• [What you will do]
Can all of these lines be returned exactly?

§

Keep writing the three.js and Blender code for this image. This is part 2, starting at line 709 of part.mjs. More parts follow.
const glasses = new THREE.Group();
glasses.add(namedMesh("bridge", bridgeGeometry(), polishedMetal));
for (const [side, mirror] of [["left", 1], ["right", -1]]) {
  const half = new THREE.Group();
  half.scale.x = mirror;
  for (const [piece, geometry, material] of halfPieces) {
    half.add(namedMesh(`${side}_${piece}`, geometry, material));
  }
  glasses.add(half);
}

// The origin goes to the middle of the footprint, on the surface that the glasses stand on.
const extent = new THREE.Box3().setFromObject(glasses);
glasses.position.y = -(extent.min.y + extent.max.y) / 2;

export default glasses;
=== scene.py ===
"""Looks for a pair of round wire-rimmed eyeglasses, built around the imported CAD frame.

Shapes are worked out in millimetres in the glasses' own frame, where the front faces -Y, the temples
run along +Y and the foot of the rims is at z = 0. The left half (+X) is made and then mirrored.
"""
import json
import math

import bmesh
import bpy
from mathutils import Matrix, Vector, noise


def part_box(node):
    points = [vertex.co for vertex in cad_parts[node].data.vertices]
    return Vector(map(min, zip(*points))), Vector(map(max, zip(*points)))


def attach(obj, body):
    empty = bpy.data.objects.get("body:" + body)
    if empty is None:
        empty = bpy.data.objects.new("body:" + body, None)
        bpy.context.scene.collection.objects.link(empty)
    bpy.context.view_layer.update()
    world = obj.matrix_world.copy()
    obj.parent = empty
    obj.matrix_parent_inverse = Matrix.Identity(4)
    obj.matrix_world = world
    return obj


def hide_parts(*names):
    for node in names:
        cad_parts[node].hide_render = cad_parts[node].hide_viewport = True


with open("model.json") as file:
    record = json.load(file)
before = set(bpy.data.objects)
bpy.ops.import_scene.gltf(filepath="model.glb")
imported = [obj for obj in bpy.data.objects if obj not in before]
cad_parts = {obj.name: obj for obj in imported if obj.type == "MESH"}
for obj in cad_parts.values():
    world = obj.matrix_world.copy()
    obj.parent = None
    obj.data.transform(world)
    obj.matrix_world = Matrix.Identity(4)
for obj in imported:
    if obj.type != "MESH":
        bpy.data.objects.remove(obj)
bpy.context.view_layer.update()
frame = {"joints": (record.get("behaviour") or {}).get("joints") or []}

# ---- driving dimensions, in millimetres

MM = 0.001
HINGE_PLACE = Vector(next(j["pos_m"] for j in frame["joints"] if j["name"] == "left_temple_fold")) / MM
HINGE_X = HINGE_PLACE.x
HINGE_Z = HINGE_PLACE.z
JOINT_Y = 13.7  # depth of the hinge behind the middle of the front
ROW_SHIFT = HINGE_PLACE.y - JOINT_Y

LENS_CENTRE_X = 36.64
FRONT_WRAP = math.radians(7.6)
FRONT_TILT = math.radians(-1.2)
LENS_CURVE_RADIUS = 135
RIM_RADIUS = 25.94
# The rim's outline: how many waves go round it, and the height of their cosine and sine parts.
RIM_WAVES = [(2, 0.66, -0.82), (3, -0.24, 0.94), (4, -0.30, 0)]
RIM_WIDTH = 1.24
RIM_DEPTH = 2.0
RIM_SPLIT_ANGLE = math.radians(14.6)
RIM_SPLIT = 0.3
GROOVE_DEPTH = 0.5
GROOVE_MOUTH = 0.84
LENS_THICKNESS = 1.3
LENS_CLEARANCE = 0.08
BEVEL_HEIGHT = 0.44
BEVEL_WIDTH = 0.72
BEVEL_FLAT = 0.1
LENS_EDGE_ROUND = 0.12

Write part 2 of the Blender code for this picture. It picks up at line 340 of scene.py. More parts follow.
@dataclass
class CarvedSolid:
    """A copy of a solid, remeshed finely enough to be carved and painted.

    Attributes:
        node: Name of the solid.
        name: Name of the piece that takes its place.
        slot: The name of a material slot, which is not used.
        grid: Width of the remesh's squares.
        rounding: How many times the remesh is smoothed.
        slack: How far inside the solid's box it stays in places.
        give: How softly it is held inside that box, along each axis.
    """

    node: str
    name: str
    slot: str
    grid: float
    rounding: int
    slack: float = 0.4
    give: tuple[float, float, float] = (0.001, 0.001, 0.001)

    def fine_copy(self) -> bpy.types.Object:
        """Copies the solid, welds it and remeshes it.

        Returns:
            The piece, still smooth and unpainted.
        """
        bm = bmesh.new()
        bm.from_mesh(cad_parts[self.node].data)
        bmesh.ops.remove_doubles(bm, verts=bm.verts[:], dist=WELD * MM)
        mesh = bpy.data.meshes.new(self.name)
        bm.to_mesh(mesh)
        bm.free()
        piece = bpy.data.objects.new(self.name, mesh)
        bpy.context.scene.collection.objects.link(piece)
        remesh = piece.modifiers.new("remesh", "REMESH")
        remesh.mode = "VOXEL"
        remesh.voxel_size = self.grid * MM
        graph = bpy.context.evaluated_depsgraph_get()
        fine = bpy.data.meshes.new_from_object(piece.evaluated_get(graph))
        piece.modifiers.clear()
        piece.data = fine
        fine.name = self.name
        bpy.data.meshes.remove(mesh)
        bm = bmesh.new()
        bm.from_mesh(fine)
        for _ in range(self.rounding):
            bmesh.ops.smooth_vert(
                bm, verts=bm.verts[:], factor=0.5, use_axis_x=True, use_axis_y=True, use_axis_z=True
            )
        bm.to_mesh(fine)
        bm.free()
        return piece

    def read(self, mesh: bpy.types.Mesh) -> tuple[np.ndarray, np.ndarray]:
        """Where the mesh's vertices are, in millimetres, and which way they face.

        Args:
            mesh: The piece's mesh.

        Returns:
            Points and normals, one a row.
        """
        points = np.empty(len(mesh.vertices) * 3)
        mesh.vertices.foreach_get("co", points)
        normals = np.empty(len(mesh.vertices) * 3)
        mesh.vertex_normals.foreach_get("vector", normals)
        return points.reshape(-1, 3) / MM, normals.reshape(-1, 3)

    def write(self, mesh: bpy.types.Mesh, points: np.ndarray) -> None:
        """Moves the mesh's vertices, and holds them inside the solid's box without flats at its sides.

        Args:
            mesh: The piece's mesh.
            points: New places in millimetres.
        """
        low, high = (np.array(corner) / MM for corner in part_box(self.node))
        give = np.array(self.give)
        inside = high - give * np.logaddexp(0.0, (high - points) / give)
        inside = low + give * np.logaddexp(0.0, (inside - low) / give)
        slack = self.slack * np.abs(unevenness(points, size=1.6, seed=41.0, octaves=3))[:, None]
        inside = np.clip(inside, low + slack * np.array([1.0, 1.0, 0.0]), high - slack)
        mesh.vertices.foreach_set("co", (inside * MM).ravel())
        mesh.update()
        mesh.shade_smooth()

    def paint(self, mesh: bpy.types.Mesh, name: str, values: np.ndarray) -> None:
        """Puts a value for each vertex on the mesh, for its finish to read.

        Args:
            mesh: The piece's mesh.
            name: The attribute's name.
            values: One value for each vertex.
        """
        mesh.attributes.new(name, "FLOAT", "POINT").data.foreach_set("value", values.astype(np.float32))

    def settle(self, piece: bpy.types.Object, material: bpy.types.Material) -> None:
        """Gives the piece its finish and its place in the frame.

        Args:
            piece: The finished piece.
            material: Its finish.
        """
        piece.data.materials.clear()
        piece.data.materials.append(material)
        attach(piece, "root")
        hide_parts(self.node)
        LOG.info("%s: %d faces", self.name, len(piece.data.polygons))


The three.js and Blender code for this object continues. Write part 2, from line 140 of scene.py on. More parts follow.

§

• [Response below]
Keep writing the three.js and Blender code for this image. This is part 2, starting at line 709 of part.mjs. More parts follow.
const glasses = new THREE.Group();
glasses.add(namedMesh("bridge", bridgeGeometry(), polishedMetal));
for (const [side, mirror] of [["left", 1], ["right", -1]]) {
  const half = new THREE.Group();
  half.scale.x = mirror;
  for (const [piece, geometry, material] of halfPieces) {
    half.add(namedMesh(`${side}_${piece}`, geometry, material));
  }
  glasses.add(half);
}

// The origin goes to the middle of the footprint, on the surface that the glasses stand on.
const extent = new THREE.Box3().setFromObject(glasses);
glasses.position.y = -(extent.min.y + extent.max.y) / 2;

export default glasses;
=== scene.py ===
"""Looks for a pair of round wire-rimmed eyeglasses, built around the imported CAD frame.

Shapes are worked out in millimetres in the glasses' own frame, where the front faces -Y, the temples
run along +Y and the foot of the rims is at z = 0. The left half (+X) is made and then mirrored.
"""
import json
import math

import bmesh
import bpy
from mathutils import Matrix, Vector, noise


def part_box(node):
    points = [vertex.co for vertex in cad_parts[node].data.vertices]
    return Vector(map(min, zip(*points))), Vector(map(max, zip(*points)))


def attach(obj, body):
    empty = bpy.data.objects.get("body:" + body)
    if empty is None:
        empty = bpy.data.objects.new("body:" + body, None)
        bpy.context.scene.collection.objects.link(empty)
    bpy.context.view_layer.update()
    world = obj.matrix_world.copy()
    obj.parent = empty
    obj.matrix_parent_inverse = Matrix.Identity(4)
    obj.matrix_world = world
    return obj


def hide_parts(*names):
    for node in names:
        cad_parts[node].hide_render = cad_parts[node].hide_viewport = True


with open("model.json") as file:
    record = json.load(file)
before = set(bpy.data.objects)
bpy.ops.import_scene.gltf(filepath="model.glb")
imported = [obj for obj in bpy.data.objects if obj not in before]
cad_parts = {obj.name: obj for obj in imported if obj.type == "MESH"}
for obj in cad_parts.values():
    world = obj.matrix_world.copy()
    obj.parent = None
    obj.data.transform(world)
    obj.matrix_world = Matrix.Identity(4)
for obj in imported:
    if obj.type != "MESH":
        bpy.data.objects.remove(obj)
bpy.context.view_layer.update()
frame = {"joints": (record.get("behaviour") or {}).get("joints") or []}

# ---- driving dimensions, in millimetres

MM = 0.001
HINGE_PLACE = Vector(next(j["pos_m"] for j in frame["joints"] if j["name"] == "left_temple_fold")) / MM
HINGE_X = HINGE_PLACE.x
HINGE_Z = HINGE_PLACE.z
JOINT_Y = 13.7  # depth of the hinge behind the middle of the front
ROW_SHIFT = HINGE_PLACE.y - JOINT_Y

LENS_CENTRE_X = 36.64
FRONT_WRAP = math.radians(7.6)
FRONT_TILT = math.radians(-1.2)
LENS_CURVE_RADIUS = 135
RIM_RADIUS = 25.94
# The rim's outline: how many waves go round it, and the height of their cosine and sine parts.
RIM_WAVES = [(2, 0.66, -0.82), (3, -0.24, 0.94), (4, -0.30, 0)]
RIM_WIDTH = 1.24
RIM_DEPTH = 2.0
RIM_SPLIT_ANGLE = math.radians(14.6)
RIM_SPLIT = 0.3
GROOVE_DEPTH = 0.5
GROOVE_MOUTH = 0.84
LENS_THICKNESS = 1.3
LENS_CLEARANCE = 0.08
BEVEL_HEIGHT = 0.44
BEVEL_WIDTH = 0.72
BEVEL_FLAT = 0.1
LENS_EDGE_ROUND = 0.12

Write part 2 of the Blender code for this picture. It picks up at line 340 of scene.py. More parts follow.
@dataclass
class CarvedSolid:
    """A copy of a solid, remeshed finely enough to be carved and painted.

    Attributes:
        node: Name of the solid.
        name: Name of the piece that takes its place.
        slot: The name of a material slot, which is not used.
        grid: Width of the remesh's squares.
        rounding: How many times the remesh is smoothed.
        slack: How far inside the solid's box it stays in places.
        give: How softly it is held inside that box, along each axis.
    """

    node: str
    name: str
    slot: str
    grid: float
    rounding: int
    slack: float = 0.4
    give: tuple[float, float, float] = (0.001, 0.001, 0.001)

    def fine_copy(self) -> bpy.types.Object:
        """Copies the solid, welds it and remeshes it.

        Returns:
            The piece, still smooth and unpainted.
        """
        bm = bmesh.new()
        bm.from_mesh(cad_parts[self.node].data)
        bmesh.ops.remove_doubles(bm, verts=bm.verts[:], dist=WELD * MM)
        mesh = bpy.data.meshes.new(self.name)
        bm.to_mesh(mesh)
        bm.free()
        piece = bpy.data.objects.new(self.name, mesh)
        bpy.context.scene.collection.objects.link(piece)
        remesh = piece.modifiers.new("remesh", "REMESH")
        remesh.mode = "VOXEL"
        remesh.voxel_size = self.grid * MM
        graph = bpy.context.evaluated_depsgraph_get()
        fine = bpy.data.meshes.new_from_object(piece.evaluated_get(graph))
        piece.modifiers.clear()
        piece.data = fine
        fine.name = self.name
        bpy.data.meshes.remove(mesh)
        bm = bmesh.new()
        bm.from_mesh(fine)
        for _ in range(self.rounding):
            bmesh.ops.smooth_vert(
                bm, verts=bm.verts[:], factor=0.5, use_axis_x=True, use_axis_y=True, use_axis_z=True
            )
        bm.to_mesh(fine)
        bm.free()
        return piece

    def read(self, mesh: bpy.types.Mesh) -> tuple[np.ndarray, np.ndarray]:
        """Where the mesh's vertices are, in millimetres, and which way they face.

        Args:
            mesh: The piece's mesh.

        Returns:
            Points and normals, one a row.
        """
        points = np.empty(len(mesh.vertices) * 3)
        mesh.vertices.foreach_get("co", points)
        normals = np.empty(len(mesh.vertices) * 3)
        mesh.vertex_normals.foreach_get("vector", normals)
        return points.reshape(-1, 3) / MM, normals.reshape(-1, 3)

    def write(self, mesh: bpy.types.Mesh, points: np.ndarray) -> None:
        """Moves the mesh's vertices, and holds them inside the solid's box without flats at its sides.

        Args:
            mesh: The piece's mesh.
            points: New places in millimetres.
        """
        low, high = (np.array(corner) / MM for corner in part_box(self.node))
        give = np.array(self.give)
        inside = high - give * np.logaddexp(0.0, (high - points) / give)
        inside = low + give * np.logaddexp(0.0, (inside - low) / give)
        slack = self.slack * np.abs(unevenness(points, size=1.6, seed=41.0, octaves=3))[:, None]
        inside = np.clip(inside, low + slack * np.array([1.0, 1.0, 0.0]), high - slack)
        mesh.vertices.foreach_set("co", (inside * MM).ravel())
        mesh.update()
        mesh.shade_smooth()

    def paint(self, mesh: bpy.types.Mesh, name: str, values: np.ndarray) -> None:
        """Puts a value for each vertex on the mesh, for its finish to read.

        Args:
            mesh: The piece's mesh.
            name: The attribute's name.
            values: One value for each vertex.
        """
        mesh.attributes.new(name, "FLOAT", "POINT").data.foreach_set("value", values.astype(np.float32))

    def settle(self, piece: bpy.types.Object, material: bpy.types.Material) -> None:
        """Gives the piece its finish and its place in the frame.

        Args:
            piece: The finished piece.
            material: Its finish.
        """
        piece.data.materials.clear()
        piece.data.materials.append(material)
        attach(piece, "root")
        hide_parts(self.node)
        LOG.info("%s: %d faces", self.name, len(piece.data.polygons))


The three.js and Blender code for this object continues. Write part 2, from line 140 of scene.py on. More parts follow.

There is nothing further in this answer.